From the graph plotted, it is clear that the variables have a strong and negative association. There is also an evidence of linear relationship between the variables. However, there is only one outliers in the dataset as indicated on the scatter plot.

Gross Sales = 692430.7 -10721.6*Average_Age

The coefficient of determination is reasonable enough, hence the model is adequate and useful.

8.

From the graph plotted, it is clear that the variables have a weak and positive association. There is no evidence of linear relationship between the variables. However, there are three outliers in the dataset as indicated on the scatter plot.

Gross Sales = 223863.5 + 15.33631*Advertising

The coefficient of determination is small, but the model is fairly adequate and useful.

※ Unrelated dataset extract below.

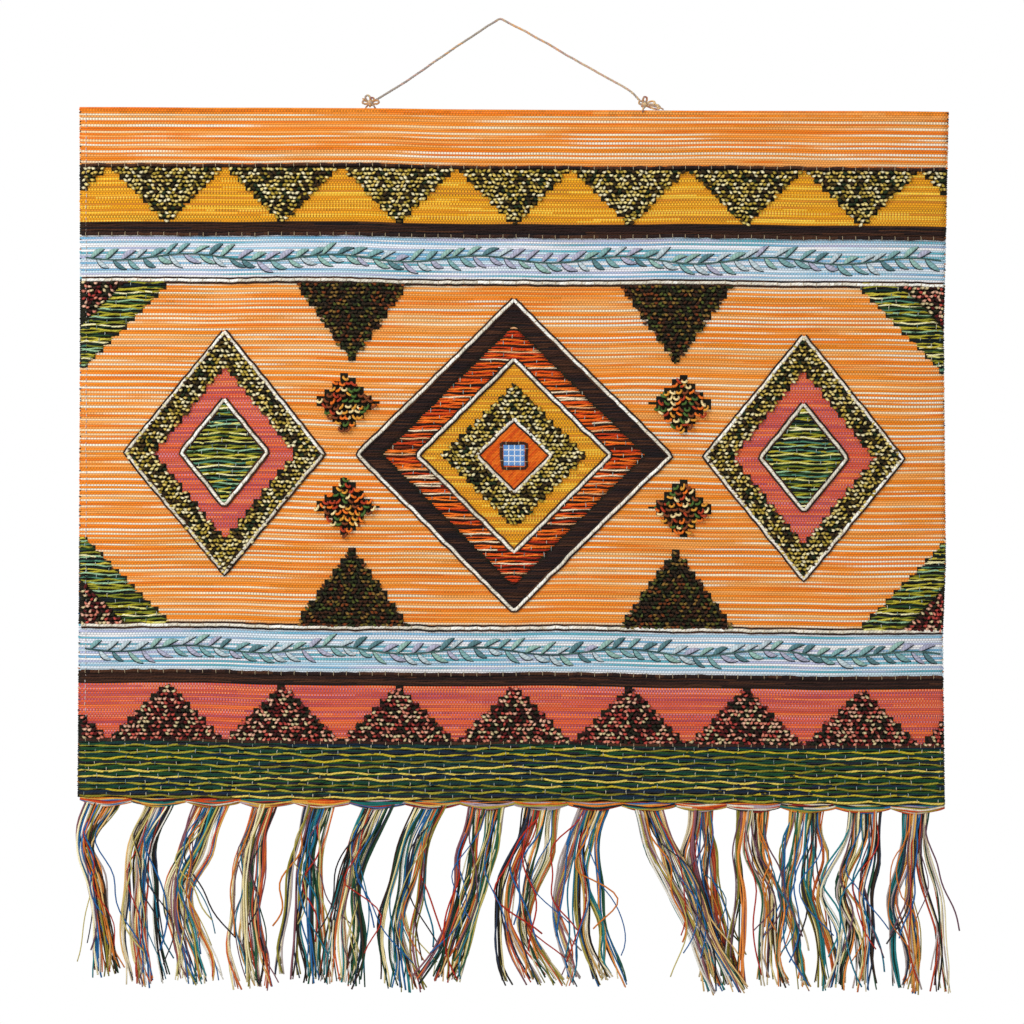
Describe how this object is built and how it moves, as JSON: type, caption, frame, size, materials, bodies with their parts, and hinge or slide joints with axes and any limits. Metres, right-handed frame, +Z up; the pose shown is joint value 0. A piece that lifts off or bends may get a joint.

## Selecting Best Model(s)

From the four simple regressions conducted, three of the models are significant. population is the best predictor since it has the highest coefficient of determination. Also, Advertising plays an important role in sales. Hence, the first (Population) model and last (Advertising) model are better for predicting Gross Sales.

10.

The residual is around zero and this authenticate the linearity between the variables.

11.

Gross Sales = 158404.5 + 1.841834* 144000

Gross Sales = 423628.6

If the actual Gross Sales for the month were $420,624, then the predicted value is reasonable since the deviation is not too large.

12.

a. Slope = 1.841834

The slope implies that the value of Gross Sales is expected to increase by 1.841834 as a result of a unit increase in population.

b. Intercept = 158404.5

This implies that the expected value of Gross sales is 158404.5 when the population is constant.

13. Recommendation

From the result carried out, it is recommended that a multiple regression models which incorporates all the explanatory variables into the model at once be conducted for better results and prediction.